I’m not against good football, great teams and even Liverpool but let’s put into perspective why these teams come here: money and good public relations. It’s no secret that Asia is a huge fan base and that clubs do get big money for being part of such tours.

What has Singapore gained from hosting a team like Liverpool? It is true that there is much that we can learn from these successful clubs. After all, we lost 5-0 tonight.

But the exchange was unequal and unfair. For more than half the game, Liverpool fielded a reserve team, not the one that fans watch week-in-week-out and show their support for. Yet, fans had to pay for tickets from $88 onwards. Our national team players got just a 90 minute encounter with a good team, I’m not sure how much they could have learnt, except one thing — that playing for this country is a tough choice.

Imagine playing for your own country but watching your fellow countrymen support the opposition. Plus, the voracity of the support is something you’ll never receive. I really wonder what our national team had to play for but their own pride. At least I hope they are getting paid in our national tradition of reward: cold hard cash.

How Liverpool the football club recreated Anfield in Singapore’s National Stadium symbolises the triumph of capitalism over nationalism. The peoples’ loyalties are no longer to the imaginary concept of nation-states but that of the trans-national corporations. Like countries, they embody values and lifestyles too, and it’s to them most of us subscribe to today. In fact, countries that are successful today, like Singapore, have taken on the corporate model in running the day-to-day affairs of its people.

So yes, our national team was trounced on the pitch tonight, but so was our nation too.

Just for my hair to stand

For those few minutes, the air was electrified. As the crowd stood up, then down, in a wave-like fashion, nothing, not even the empty stands in between, could stop the 30, 000 strong bring live to the drab grey dame. Not once, but twice, the crowd moved in unison, each of them eagerly awaiting their turn to stand up tall, motivated by nothing more than the desire to be one with the fan next to them.

This is what they called the Kallang Wave, and it returned so spontaneously tonight, for those precious few minutes, before a nation’s hopes were dashed as quickly as it took for this rare return of the wave to make me lose myself in the electrifying atmosphere.

This was the moment one lives for and also the only reason I keep going back to watch a Singapore soccer match, to capture and savour every moment like this because it tells me this place has a heart, a soul, if only we can keep it alive for longer.

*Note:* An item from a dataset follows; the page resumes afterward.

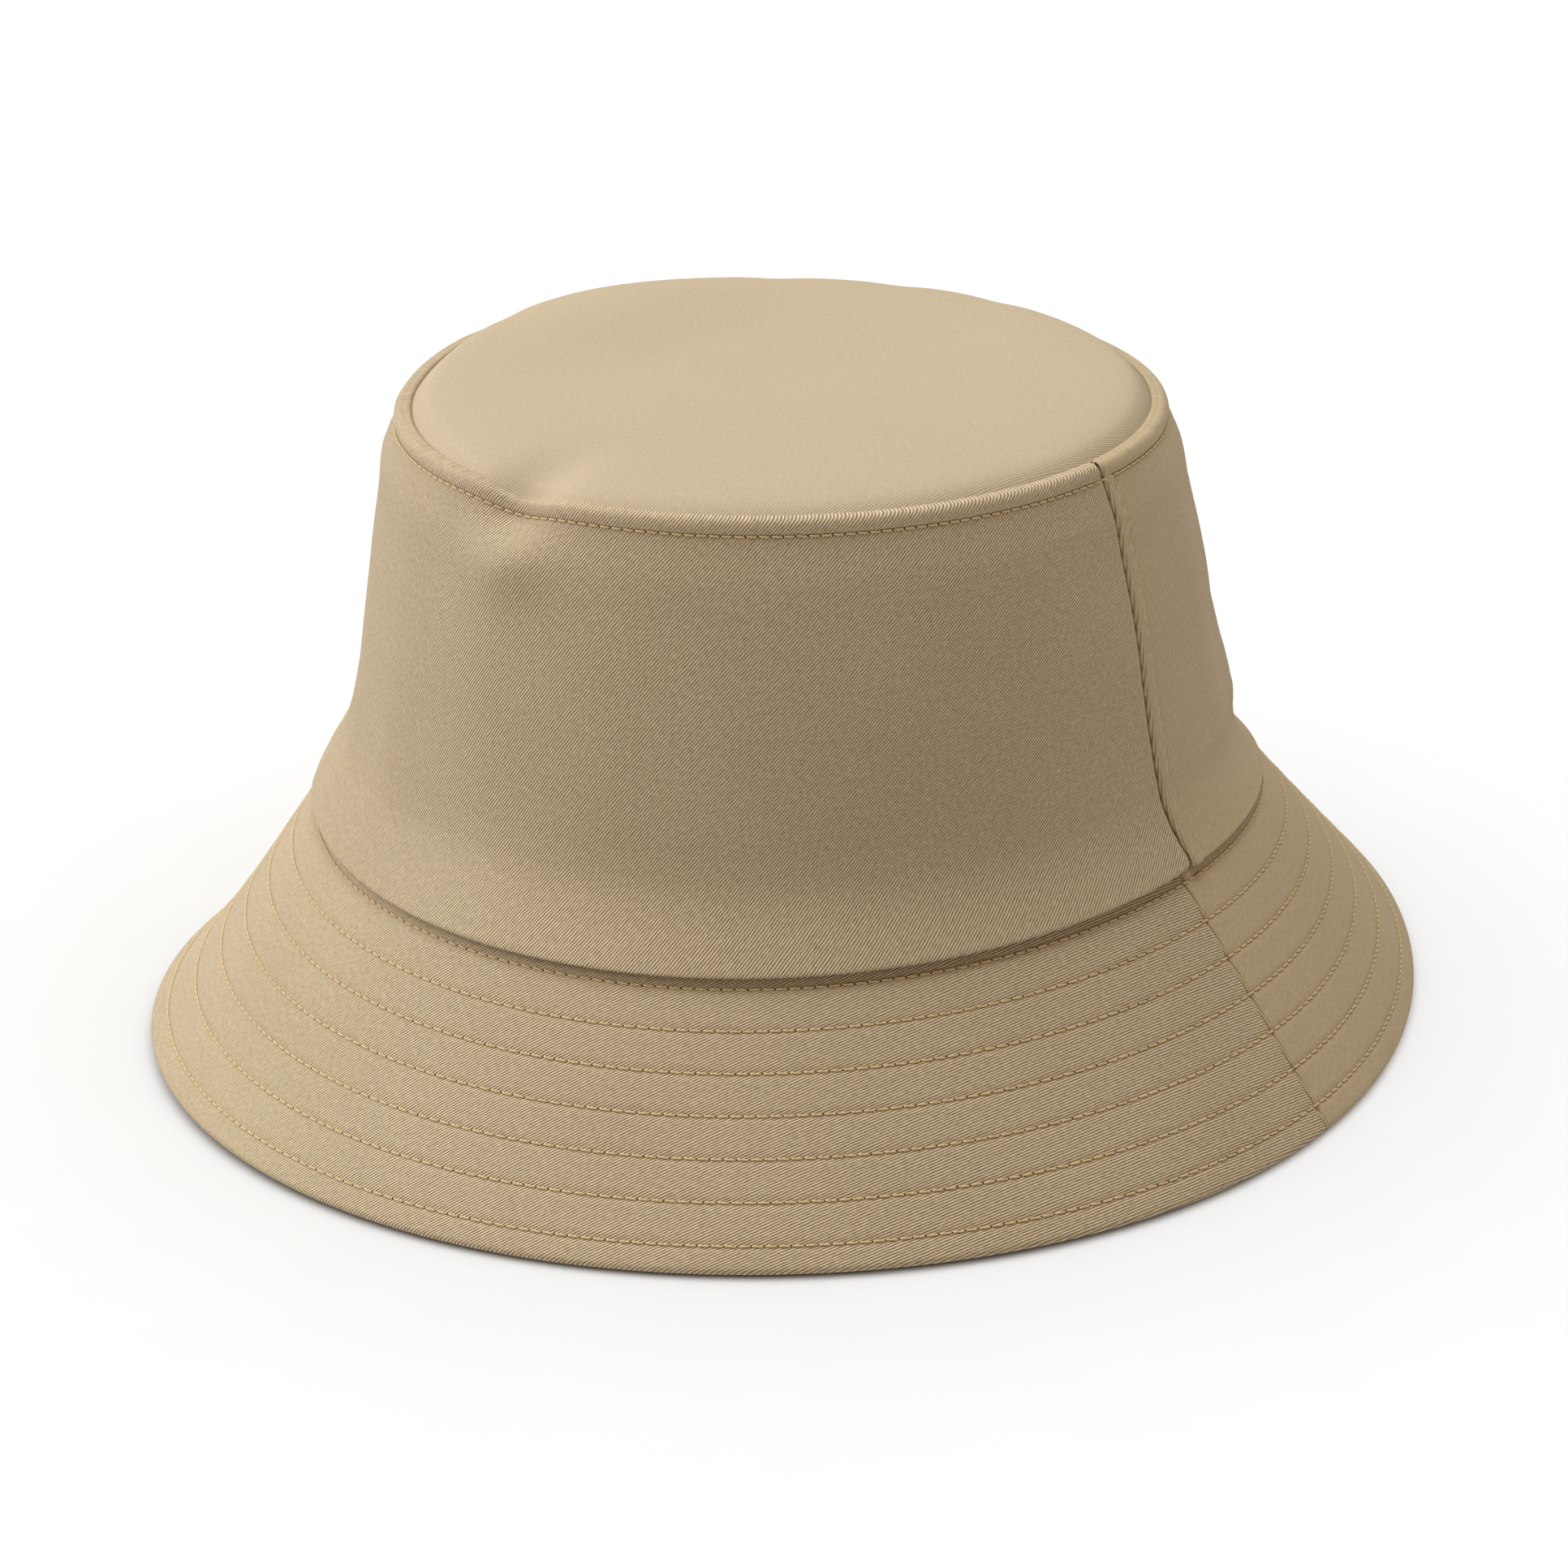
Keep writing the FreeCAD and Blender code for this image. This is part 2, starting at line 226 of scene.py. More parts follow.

Just last week, a friend called and offered me tickets to watch Singapore play Bahrain because he could not think of any other Singapore fan than me. I thought it was such a strange remark, but the more I thought about it, I realised it was not so much the soccer that kept me going back, but really this grand idea of nationhood and how it manifested through its people. The Singapore soccer-watching crowd is strange, diverse and mostly pessimistic. There are the folks who attribute every outcome to a bookie’s decision, some dissect the players by race, others always think of what they players should have done… but come that genuine moment, whether it is watching the team take the lead or claw back a goal, every one unites and all is forgiven that very moment.

As my friend said, its these moments where “I can feel my hair stand.” And for the record, we lost 3-7 to Uzbekistan.